Fakat gerçek buluşlar, düşüncelerin ya da duyguların tutuşmasından doğar.
Buraya, o baş belası "basmakalıp sözler" tartışması sokuşturulabilir. Basmakalıp söz, konuşmalarda kolaylığı sağlayan bir paroladır; bu da duyguya sırt çevirmekte işe yarar. Bir şair, sözcüklerin topunu yaşamak zorundadır, şair olmayanların buna vakti yoktur; basmakalıp sözler adı verilen kolaylık köprüleri bunun için yaratılmıştır. Şair kaç okka basmakalıp söz kullanacağını kestirebilir: ama o, onlara, allamayacağından korktuğu vakit başvurur ancak. Karanlık deyimlere saplanmadan yeniliğe erişebilmek için, hazırlop formüllere uymayan sözcüklerin ne zaman kullanılacağını bilen de odur.

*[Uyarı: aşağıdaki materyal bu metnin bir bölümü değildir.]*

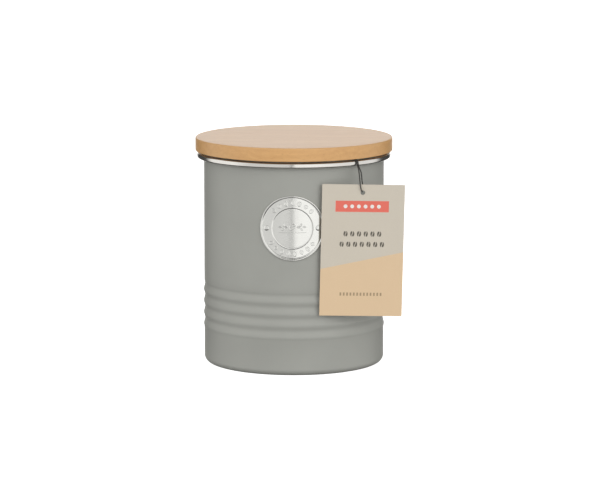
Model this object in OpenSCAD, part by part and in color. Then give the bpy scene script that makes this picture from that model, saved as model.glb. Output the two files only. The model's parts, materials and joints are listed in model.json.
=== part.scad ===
// Kitchen canister: coated steel tin with a polished rim, a riveted badge,
// a wooden lid with a silicone seal, and a card swing tag on a thin cord.
// Origin: centre of the base, on the surface it stands on. The badge faces -Y.

/* [Body] */
// Outer diameter of the straight part of the tin
body_d = 110; // [100:1:114]
// Height from the base to the top of the closed lid
total_h = 138.7; // [130:0.1:180]
// Thickness of the steel sheet
sheet_t = 0.6; // [0.4:0.1:0.8]
// Outer radius where the wall turns into the base
corner_r = 4; // [3:0.5:6]
// How far the middle of the base stands above the surface
base_lift = 1; // [0.5:0.1:2]

/* [Ribs] */
// Number of raised beads round the lower part of the wall
rib_count = 4; // [2:1:5]
// Distance from one bead to the next
rib_pitch = 7.2; // [6:0.2:8]
// How far each bead stands out of the wall, and each groove goes in
rib_h = 0.36; // [0.2:0.02:0.5]
// Height of the lowest bead's crest
rib_z = 23.4; // [18:0.2:26]

/* [Rim] */
// Outer diameter of the rolled rim
rim_d = 118.9; // [116:0.1:119.5]
// Height of the rolled rim
rim_h = 3.2; // [3:0.1:4]
// Radius of the rim's rounded corners
rim_r = 1.1; // [0.9:0.1:1.5]

/* [Lid] */
// Diameter of the lid board
lid_d = 120.4; // [120:0.1:124]
// Thickness of the lid board
lid_t = 8.1; // [6:0.1:12]
// Open gap between the lid board and the rim
lid_gap = 1.1; // [1.1:0.1:1.5]
// Rounding of the board's upper edge
lid_top_r = 0.8; // [0.5:0.1:1.5]
// Rounding of the board's lower edge
lid_low_r = 0.4; // [0.3:0.1:1.5]
// Diameter of the plug's neck, which the seal sits on
plug_d = 98.6; // [97:0.2:100]
// Depth of the plug below the board
plug_h = 12.6; // [12:0.1:16]

/* [Seal] */
// Outer diameter of the seal's flange under the board
flange_d = 112.4; // [112:0.1:114]
// Thickness of the seal's sleeve
sleeve_t = 1.2; // [1:0.1:1.4]
// Number of sealing fins
fin_count = 2; // [1:1:2]

/* [Badge] */
// Diameter of the round badge
badge_d = 39.6; // [34:0.2:40]
// Height of the badge's centre
badge_z = 90; // [85:1:95]
// Thickness of the badge's sheet
badge_t = 0.6; // [0.4:0.1:0.6]
// How far the badge's rings stand out of its sheet
ring_h = 0.45; // [0.2:0.05:0.45]
// Diameter of the inner ring
inner_ring_d = 25.2; // [22:0.2:26]
// Angle round the tin from the badge's centre to each rivet
rivet_angle = 16.3; // [15:0.1:16.5]
// Diameter of a rivet's head
rivet_d = 3.2; // [2.6:0.1:3.4]

/* [Swing tag] */
// Width of the card
tag_w = 49.6; // [40:0.1:52]
// Height of the card
tag_h = 79.5; // [70:0.5:85]
// Thickness of the card
tag_t = 0.5; // [0.3:0.1:0.6]
// Diameter of the punched hole
tag_hole_d = 2.8; // [2.6:0.1:3.2]
// Distance from the hole's centre to the card's top edge
tag_hole_drop = 4.9; // [4:0.1:6]
// Small turn of the hanging card, which the off-centre hole gives it
tag_roll = 1.3; // [0:0.1:3]

/* [Cord] */
// Diameter of the cord
cord_d = 0.7; // [0.5:0.1:0.8]

/* [Hidden] */
$fn = 128;

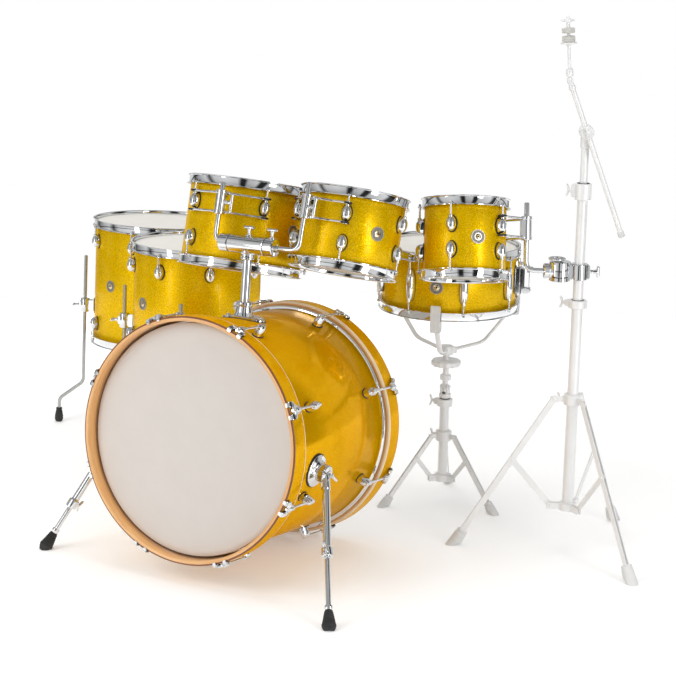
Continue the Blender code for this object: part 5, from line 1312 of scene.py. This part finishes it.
def snare_stand():
    place = KIT @ shift(*SNARE_PLACE, 0)
    tripod("snare_stand", SNARE_TRIPOD, place)
    fork = BASKET_TILT - 0.018
    piece = Piece("snare_stand_inner_tube", "snare_upper_tube", place, ("snare_stand_upper_tube",), "stand")
    piece.add(STAND, rod((0, 0, SNARE_TUBE_TOP - 0.12), (0, 0, fork), 0.01, 48))
    piece.add(STAND, turned(mm(0, -12, 14.5, -12, 16, -10, 16, -1, 15, 0, 0, 0), (0, 0, fork), Z_AXIS, 0.0008, 40))
    piece.add(STAND, rod((-0.014, 0, BASKET_TILT), (0.014, 0, BASKET_TILT), 0.0024, 16))
    for side in (-1, 1):
        cheek = facing((side * 0.0082, 0, fork + 0.008), X_AXIS, Z_AXIS)
        piece.add(STAND, moved(plate(0.033, 0.02, -0.0025, 0.0025, 3.0), cheek))
        nut = mm(0, 0, 5.8, 0, 5.8, 3, 4, 4.2, 0, 4.2)
        piece.add(STAND, turned(nut, (side * 0.0105, 0, BASKET_TILT), X_AXIS * side, 0.0006, 6))
    piece.done()
    tilter = place @ shift(z=BASKET_TILT)
    basket(tilter)
    snare_drum(tilter)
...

Şiir, bir tutuşmanın, içten bir kaynaşmanın sonucu ise mutlu demektir. İşte o zaman anlaşılmamaktan korkmamak gerekir. Hüner, şiirin mutlu olup olmadığını bilmektedir. Mutlu şiir, güzel ve makarnalık olmayan musikisinden ötürü sakların. Büyük şairler’in şiirleri arasında mutlularını araştırın, birkaç tane ya bulursunuz ya bulamazsınız. Mutlu şiir, kellifelli, ahenkli, akıcı, pırıl pırıl parlayan şiirdir; öyle ki, onu işiten, en hımbıl köylü bile : "Ah, ne güzel,” der de, "Bu da ne demek?” demez.
"Bu da ne demek?" Bize heyecan veremeyen şairleri bu sözle azarlarız. Azarların içinde en ağırı da budur.”